Sebagaimana telah disebut orientalis
adalah orang Barat, maka disini yang dimaksud adalah orang yang berkulit putih
(merujuk ras dan warna kulit), selain itu maka bukanlah Orientalis. Maka,
wajarlah jika maksud Timur dan Barat bukan merujuk sebuah geografis, melihat
seperti orang Australia adalah orang Barat, walaupun berada di kawasan dunia
bagian Timur. Akan tetapi, bila kita melihat negara Rusia dan sekitarnya (dulu
Uni Soviet) akan cukup sulit pula mengatakan orang Rusia sebagai orang Barat,
walaupun juga berkulit putih. Melihat bagaimana orang Rusia pun tidak begitu
akrab dengan negara-negara Barat, akibat perbedaan ideologi. Melihat negara
pecahan Uni Soviet pun juga ada negara berpenduduk Islam. Lalu orang Barat
seperti apa yang pantas disebut orientalis?.Mengatakan orientalis adalah orang kulit
putih, itu kurang pas, menyebut orientalis orang di daerah Barat juga kurang tepat.
Mungkin akan lebih tepat bila kita
melihat orientalis sebagai orang Barat yakni dalam pengertian orang Barat yang
memiliki kultur yang berbeda dengan orang Timur. Sebagaimana kita bisa
mengidentifikasinya berdasar pengertian orientalisme menurut Al Makin. Dimana
Orientalisme adalah ilmu yang membahas segala sesuatu yang berbau timur mulai
dari bahasa, budaya, politik, ekonomi, dan sejarah.

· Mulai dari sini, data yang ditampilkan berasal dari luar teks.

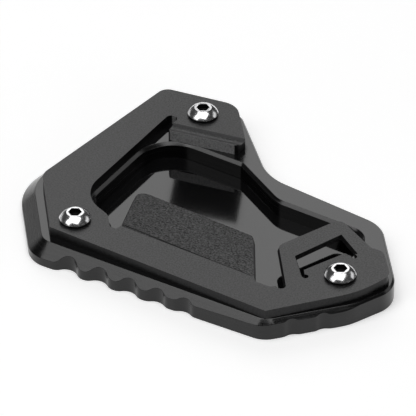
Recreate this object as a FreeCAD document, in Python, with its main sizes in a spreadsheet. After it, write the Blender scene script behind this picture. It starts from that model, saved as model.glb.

Misalnya yang dimaksud
dengan bahasa tentu bahas Timur yang lain dengan bahasa Barat, yaitu bahasa
Eropa seperti Inggris, Jerman, Prancis, Belanda, Spanyol, Latin dan Belanda.
Maka, bahasa Timur meliputi bahasa Arab, India, Jawa, Urdu, Persia dan
bahasa-bahasa lokal yang lain selain bahasa di Eropa.[1]Oleh
karena identifikasi orang Barat itu kurang pas disederhanakan pada tempat dan
ras nya, karena ternyata masih ada banyak konteks identifikasi lainnya.
Apalagi di era Globalisasi yang
semakin kompleks ini, segala sesuatunya menjadi bercampur aduk, sehingga
identifikasi siapa orientalis pun jadi sukar. Namun, bila kita setuju orientalisme
lahir bebarengan era kolonialisasi Barat, ataupun dimulai era perseteruan
Kristen dan Islam seperti perang Salib dan sejenisnya. Maka, cukuplah mudah
kita menebak bahwa orientalis ini adalah orang Barat yang mengkaji Timur
sebagai alat “Kolonialisasi” di Timur, lalu secara khusus dapat dikaitkan untuk
alat perseteruan dominasi antara Orang
Kristen Barat dan Orang Timur Islam. Dan di sinilah yang menjadi masalah bagi
Orientalisme, dimana sebagai ilmu tentunya harus obyektif dan bukan malah untuk
kepentingan dominasi atas Timur, atau secara khusus atas Islam.
Kurang obyektifnya orientalis itu,
semakin jelas sebagaimana identifikasi 3 ciri khas kajian awal orientalis
menurut Al Makin: 1). pengkaji awal biasanya sangat terasa, dan terpengaruh
dengan latar belakang Yahudi atau Nasrani, 2). (berisi tentang dan karena
dianggap) Islam, Al Qur’an dan Hadis itu satu tradisi Yahudi dan Nasrani,
sama-sama dari Timur Tengah, dan satu tradisi monoteisme semitik, 3). (lalu)
Islam diletakan dalam sejarah manusia.[2]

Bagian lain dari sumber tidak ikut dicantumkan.